References: Imitation learning and behavioral cloning

Source material

Source curriculum (structural mirror, cited as further study):
• Berkeley CS285 (CS185), Deep Reinforcement Learning,
  Lecture 2: Behavioral Cloning + Lecture 3: Behavioral Cloning Part 2
  (collapsed into one Clawdemy lesson, per phase-0 §5)
  Instructor: Sergey Levine
  Course page: http://rail.eecs.berkeley.edu/deeprlcourse/
  Lecture videos (Fall 2023, most recent recording at time of authoring):
    https://www.youtube.com/playlist?list=PL_iWQOsE6TfVYGEGiAOMaOzzv41Jfm_Ps
  License: YouTube standard (link-out only, no embed, no transcript republication)
This Clawdemy lesson is an original walkthrough of behavioral cloning, the
quantitative reason it fails on long-horizon tasks (the O(εT²) bound from
Ross and Bagnell), and DAgger as the standard fix, following the pedagogical
arc of CS285 lectures 2 and 3. We cite the lectures as the recommended
full-depth companion; we do not reproduce or transcribe the videos. All
rights to the original lectures remain with the creator.

Watch this next

CS285 Lectures 2 and 3, Behavioral Cloning (Sergey Levine, Berkeley). The two lectures this Clawdemy lesson collapses into one. Levine works the distribution-shift failure mode visually (the off-lane car drifting further), derives the O(εT²) bound, and presents DAgger with the policy-rollout-then-expert-query loop. Watching the bound derived live is the cleanest way to lock in why the T² dependence is structural and not an artifact of any one analysis.

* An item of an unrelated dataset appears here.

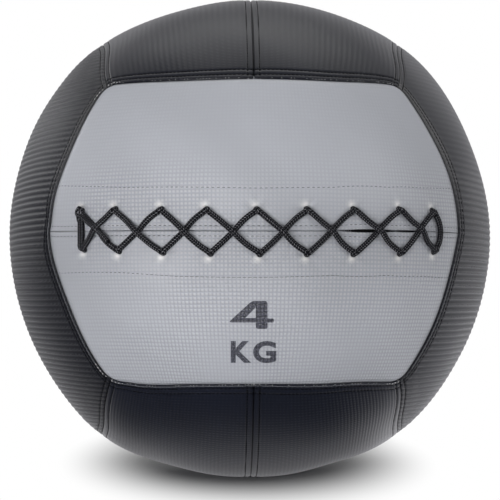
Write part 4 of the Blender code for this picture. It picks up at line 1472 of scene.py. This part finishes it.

Going deeper (the foundational papers)

Efficient Reductions for Imitation Learning (Ross and Bagnell, AISTATS 2010). The paper that proved the O(εT²) bound for behavioral cloning and identified compounding error as the failure mechanism. Short, readable, and the source you cite when someone asks where the quadratic dependence comes from.
A Reduction of Imitation Learning and Structured Prediction to No-Regret Online Learning (Ross, Gordon, and Bagnell, AISTATS 2011). The DAgger paper. Introduces the dataset-aggregation algorithm, proves the O(εT) bound, and connects imitation learning to the online-learning / no-regret literature. This is the paper that taught the field “the only general fix is on-policy data.”
End to End Learning for Self-Driving Cars (Bojarski et al., NVIDIA, 2016). The PilotNet paper. Notable here for its hand-rolled workaround to BC’s distribution-shift problem: synthetically perturb the demonstrator’s camera view and capture the corrective steering, populating the training set with off-distribution states and recovery actions. The technique is one of the cleanest practical patches for BC that does not require online expert queries.

Going deeper (textbooks and tutorials)

Reinforcement Learning: An Introduction (Sutton and Barto, 2nd edition). Chapter 1’s framing of why pure imitation is not enough motivates the full RL agenda; Chapter 17 has an extended discussion of imitation learning in the broader policy-search context.
Spinning Up in Deep RL (Joshua Achiam, OpenAI). The introductory survey treats imitation learning as a complement to RL, with practical guidance on when to reach for which. A useful counterweight to a pure-RL framing of the field.

Adjacent topics

Where this sits in the wider curriculum.

RL fundamentals (next lesson). Lesson 3 introduces the Markov decision process formalism, returns, and value functions, the language that makes the rest of the track precise. With BC and its failure mode in hand, the motivation for the apparatus of MDPs is clearer.
RL for large language models (lesson 13, RLHF). The supervised fine-tuning step of an LLM (instruction-response pairs) is behavioral cloning; the reinforcement-learning-from-human-feedback step exists in part to address its long-horizon distribution-shift problem with a learned reward model and PPO fine-tuning. This lesson is the calculus-of-the-failure-mode behind that pipeline.
T17 (RL Foundations) and T5 (AI Foundations, the LLM track). T17 covers classical RL foundations, including imitation learning at the same orientation level. T5 covers the LLM side of RLHF (preference data, reward models) that this lesson’s failure mode motivates.